Charles snatched back his own hand, as if he had been stung, and looked stupidly at the blood beginning to ooze from it.
With a hoarse, choked scream, Rosebay bent down, picked up the binoculars and held them in front of her sister’s face. Two needles projected from the end where the eye pieces should have been.
Charles Blick was at Rosebay’s side. “Oh, darling, you might have been blinded,” he cried out to her in a voice distraught with horror. “Are you all right, love?”
“It was Celandine the damned thing . . .” began the vicar. But Celandine Chantmerle had somehow clawed herself to her feet and was leaning on the table she gripped, a look of utter incredulity on the Primavera face, the blue eyes angry as bruises, the mouth warped downward to one side. Then she fell forward on the table, and slid to the floor.

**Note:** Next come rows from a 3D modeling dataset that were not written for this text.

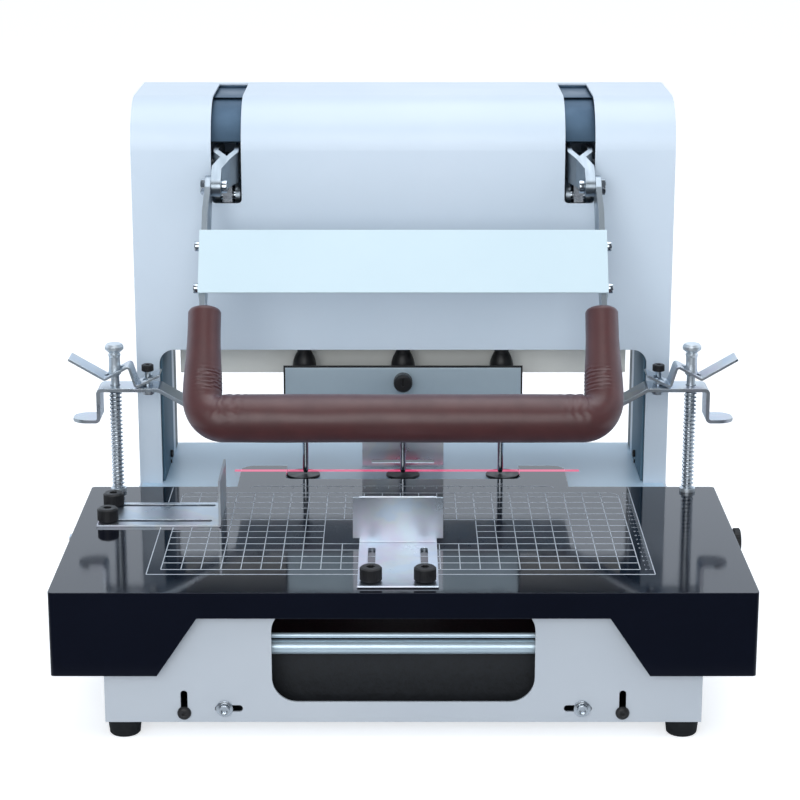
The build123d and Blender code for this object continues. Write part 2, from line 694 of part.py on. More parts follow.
def belt(start, end, level):
    """A flat belt round two equal pulleys."""
    length = math.dist(start, end)
    turn = math.degrees(math.atan2(end[1] - start[1], end[0] - start[0]))
    inner = PULLEY_RADIUS + BELT_GAP
    loop = SlotCenterToCenter(length, 2 * (inner + BELT_SHEET)) - SlotCenterToCenter(length, 2 * inner)
    middle = Pos((start[0] + end[0]) / 2, (start[1] + end[1]) / 2)
    return from_top(middle * Rot(0, 0, turn) * loop, (level, level + BELT_WIDTH))


def belts():
    middle = (0, DRILL_Y)
    ends = ((0, MOTOR_Y), (-DRILL_PITCH, DRILL_Y), (DRILL_PITCH, DRILL_Y))
    return group(belt(middle, end, level) for end, level in zip(ends, BELT_LEVELS))


def spindle(place, levels):
    """Turned spindle: a bell-shaped chuck below, the journal, and the pulley above."""
    x = place * DRILL_PITCH
    low, high = CHUCK_SHOULDER
    neck = (SPINDLE_RADIUS, high + 14)
    bell = ThreePointArc((CHUCK_RADIUS, high), (8.9, high + 8), neck)
    below = Polyline((0, CHUCK_LOW), (SPINDLE_RADIUS, CHUCK_LOW), (CHUCK_RADIUS, low), (CHUCK_RADIUS, high))
    above = Polyline(neck, (SPINDLE_RADIUS, SPINDLE_TOP), (0, SPINDLE_TOP), (0, CHUCK_LOW))
    solid = turned(make_face((below + bell + above).edges()), x, DRILL_Y)
    rims = (BELT_LEVELS[levels[0]] - 0.5, BELT_LEVELS[levels[-1]] + BELT_WIDTH + 0.5)
    solid += upright(PULLEY_RADIUS, x, DRILL_Y, rims)
    return solid - upright(DRILL_RADIUS, x, DRILL_Y, (CHUCK_LOW - 1, DRILL_TOP))


def drill(place):
    """Hollow drill from the pad up into the chuck, ground to a thin edge."""
    edge = DRILL_TIP + 2.5
    outside = (DRILL_RADIUS, DRILL_TOP)
    tube = polygon((DRILL_BORE, DRILL_TIP), (DRILL_RADIUS, edge), outside, (DRILL_BORE, DRILL_TOP))
    return turned(tube, place * DRILL_PITCH, DRILL_Y)


def motor_pulley():
    low = BELT_LEVELS[0]
    high = low + BELT_WIDTH
    solid = upright(MOTOR_SHAFT_RADIUS, 0, MOTOR_Y, (MOTOR_Z[1] - 9, high + 4))
    return solid + upright(PULLEY_RADIUS, 0, MOTOR_Y, (low - 0.5, high + 0.5))


# Presser


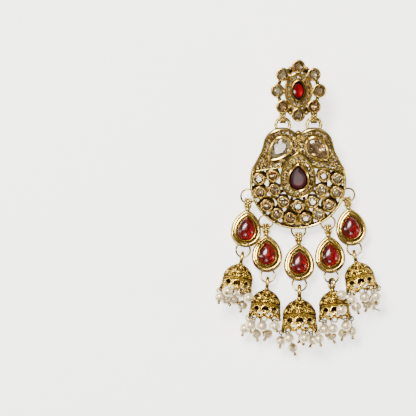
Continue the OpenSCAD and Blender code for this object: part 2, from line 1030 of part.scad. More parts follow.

Mark Raynham carried her to the bedroom on the ground floor, followed by Rosebay. While they were out, Charles muttered, more to himself than Nigel: “My God, what a fiendish thing! I—it’s absolutely incredible.” He stared at the bloodstained handkerchief he’d loosely tied round his hand, “I had a sort of premonition something was wrong. That’s why I tried to snatch—they’d have killed her, wouldn’t they?”